1. Por culpa da pandemia e, ultimamente, da guerra na Ucrânia, a Conferência sobre o Futuro da Europa - que mobilizou durante um ano representantes das instituições europeias, dos parlamentos nacionais e de painéis de cidadãos -, não teve infelizmente a visibilidade nem a cobertura mediática, e não só em Portugal, que os seus trabalhos mereciam.
Prestes a terminar a sua agenda, a comissão executiva vai apresentar o relatório final às instituições europeias no próximo dia 9 de maio, dia da União, no Parlamento Europeu em Estrasburgo. No entanto, as conclusões não devem afastar-se das muitas propostas aprovadas na sessão plenária, no mesmo local, na semana passada, em geral no sentido de aprofundar a integração e a democracia europeia.
Não é por falta de propostas que a CFE poderá ser criticada.
2. Embora a Conferência não tenha sido consensual, pois as conclusões tiveram a oposição da direita antieuropeia e mais eurocética, ela colheu um amplo apoio, incluindo, surpreendentemente, o grupo da Esquerda Europeia, cujos partidos integrantes em alguns países, incluindo Portugal, são bem pouco favoráveis, se não mesmo hostis à integração europeia.
Ora, entre as conclusões aprovadas - muitas das quais requerem alteração dos Tratados - contam-se algumas bem ousadas, de teor "ultrafederalista", como a proposta de um círculo eleitoral pan-UE, sobreposto aos atuais círculos nacionais (ou infranacionais), que se manteriam, ou a de convocação de referendos ao nível da União.
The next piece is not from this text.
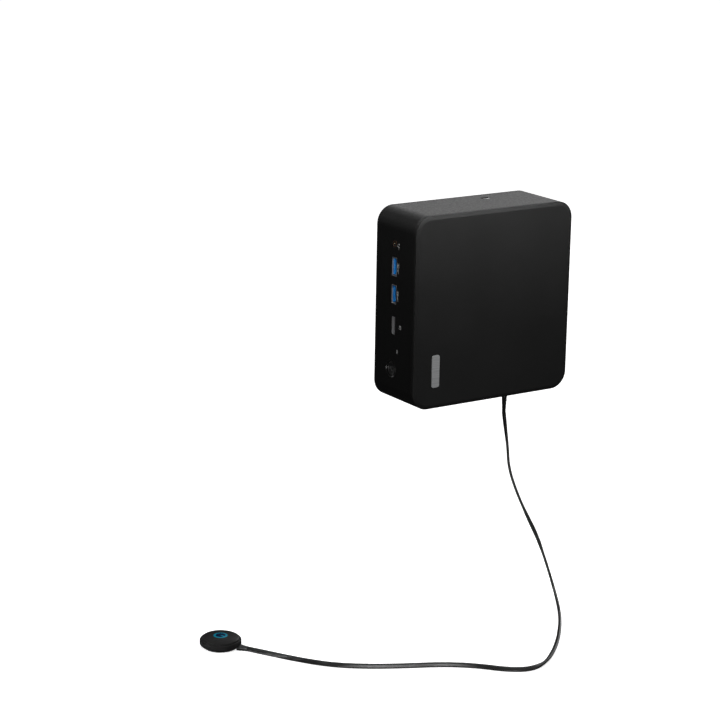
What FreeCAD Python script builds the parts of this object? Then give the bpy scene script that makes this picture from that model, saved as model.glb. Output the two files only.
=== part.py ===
"""Mini PC on its wall plate, with a push-button puck on a thin flat cable.

The frame: +Z is up and +Y points into the wall or screen that the plate is bolted to. The origin is the
centre of the plate's wall side. "Depth" is the distance out from the wall, so it is measured along -Y.
All sizes are millimetres.
"""

import FreeCAD, Part
import math
import os

from FreeCAD import Placement, Rotation, Vector
import Sketcher

DRIVING_SIZES = {
    # casing
    "case_width": 132.5,
    "case_height": 135.6,
    "case_back": 6.0,
    "case_front": 55.0,
    "corner_radius": 12.3,
    "wall": 2.0,
    "cover_thickness": 2.6,
    "cover_edge_width": 2.7,
    "cover_edge_drop": 0.95,
    "base_thickness": 2.4,
    "base_round": 1.0,
    "seam_bevel": 0.3,
    "lip_thickness": 1.2,
    "lip_height": 3.0,
    "fit_gap": 0.15,
    # corner fixings
    "fixing_x": 52.0,
    "fixing_z": 53.5,
    "boss_radius": 3.5,
    "boss_top": 49.0,
    "thread_radius": 1.45,
    "thread_hole_radius": 1.5,
    "foot_radius": 8.0,
    "foot_hole_radius": 3.5,
    "foot_height": 1.1,
    "foot_recess": 0.6,
    # wall plate
    "plate_width": 118.0,
    "plate_thickness": 1.5,
    "plate_step": 4.0,
    "plate_wing_start": 35.0,
    "plate_slope_width": 4.0,
    "wide_pattern": 100.0,
    "narrow_pattern": 75.0,
    "pattern_hole_radius": 2.25,
    "stud_spacing": 72.0,
    "stud_radius": 2.5,
    "stud_head_radius": 4.3,
    "keyhole_radius": 5.0,
    "keyhole_slot_width": 5.4,
    "keyhole_drop": 10.0,
    # main board
    "board_size": 118.0,
    "board_corner": 12.0,
    "board_back": 33.0,
    "board_thickness": 1.6,
    # ports on the left side
    "port_depth": 29.0,
    "audio_height": 45.2,
    "usb_upper_height": 29.2,
    "usb_lower_height": 10.0,
    "card_height": -12.2,
    "light_height": -29.7,
    "light_depth": 34.3,
    "button_height": -43.5,
    "button_depth": 26.9,
    "button_radius": 4.9,
    "button_bezel_radius": 6.1,
    # ports on the right side
    "rear_window_height": 100.0,
    "rear_window_low": 12.0,
    "rear_window_high": 48.0,
    "rear_plate_thickness": 1.6,
    "power_inlet_height": -41.5,
    "video_height": -25.5,
    "type_c_height": -11.0,
    "network_lower_height": 4.5,
    "network_upper_height": 22.0,
    "usb_rear_height": 40.0,
    # cooler
    "fan_x": 10.0,
    "fan_z": -2.0,
    "fan_outer_radius": 32.0,
    "fan_outlet_x": 46.0,
    "fan_back": 41.5,
    "fan_front": 51.0,
    "fan_intake_radius": 20.0,
    "fan_wall": 1.2,
    "shaft_radius": 1.0,
    "shaft_clearance": 0.05,
    "hub_radius": 11.0,
    "blade_tip_radius": 26.5,
    "blade_count": 23,
    "fin_count": 36,
    "fin_pitch": 1.7,
    "fin_thickness": 0.4,
    # button puck and its cable
    "link_x": 31.5,
    "link_depth": 29.0,
    "puck_x": -193.7,
    "puck_y": -13.7,
    "puck_radius": 14.4,
    "puck_height": 8.6,
    "table_level": -228.0,
    "cable_width": 3.5,
}

doc = FreeCAD.newDocument("mini_pc")
sheet = doc.addObject("Spreadsheet::Sheet", "Sizes")
for row, (alias, number) in enumerate(DRIVING_SIZES.items(), start=1):
    sheet.set(f"A{row}", alias)
    sheet.set(f"B{row}", str(number))
    sheet.setAlias(f"B{row}", alias)
doc.recompute()


class Size:
    """A length that carries both its value and its formula in terms of the sheet's cells."""

    def __init__(self, value, text):
        self.value = value
        self.text = text

    def _with(self, other, sign, swap=False):
        first, second = (as_size(other), self) if swap else (self, as_size(other))
        results = {
            "+": first.value + second.value,
            "-": first.value - second.value,
            "*": first.value * second.value,
            "/": first.value / second.value if sign == "/" else 0,
        }
        return Size(results[sign], f"({first.text} {sign} {second.text})")

    def __add__(self, other):
        return self._with(other, "+")

    def __radd__(self, other):
        return self._with(other, "+", swap=True)

    def __sub__(self, other):
        return self._with(other, "-")

    def __rsub__(self, other):
        return self._with(other, "-", swap=True)

    def __mul__(self, other):
        return self._with(other, "*")

    def __rmul__(self, other):
        return self._with(other, "*", swap=True)

    def __truediv__(self, other):
        return self._with(other, "/")

    def __neg__(self):
        return self._with(-1, "*")


def as_size(number):
    """A plain number as a Size; a Size is handed back as it is."""
    if isinstance(number, Size):
        return number
    return Size(float(number), f"({float(number)!r})")


class Cells:
    """The sheet's cells as Sizes, by alias."""


size = Cells()
for alias, number in DRIVING_SIZES.items():
    setattr(size, alias, Size(float(number), f"Sizes.{alias}"))

# Levels that several sub-parts share, as depths out from the wall.
BASE_INNER = size.case_back + size.base_thickness
COVER_INNER = size.case_front - size.cover_thickness
BOARD_FRONT = size.board_back + size.board_thickness
PLATE_FRONT = size.plate_step + size.plate_thickness
CASE_SIDE = size.case_width / 2
CASE_TOP = size.case_height / 2
CORNERS = [(1, 1), (1, -1), (-1, 1), (-1, -1)]

ALONG_X = Rotation(Vector(0, 1, 0), 90)
ALONG_DEPTH = Rotation(Vector(1, 0, 0), 90)
ALONG_Z = Rotation()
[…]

Resta saber se tais propostas conseguem vir a figurar num projeto de revisão dos Tratados e passar, primeiro, na necessária "Convenção" a convocar para o efeito e, depois, na "conferência intergovernamental", que as tem de aprovar por unanimidade, antes da sua ratificação nacional.
Um longo caminho para alterar o atual configuração constitucional da UE.
3. No final do plenário da Conferência, em entusiasmado membro terá saudado o advento do "Estado federal" europeu, o que me parece excessivamente temerário, apesar de convictamente adepto de um aprofundamento federalista da União (que, a meu ver, aliás, já só pode ser corretamente lida numa "chave" federal).
De facto, a ideia de um Estado federal supõe a passagem de toda a soberania para o nível federal, privando dela as unidades federadas (os atuais Estados-membros), o que não parece viável, enquanto vigorar a regra básica de que a União não tem competência para definir a sua própria competência - que depende das atribuições conferidas pelos Estados-membros.
Federalismo europeu, sim, mas nem tanto!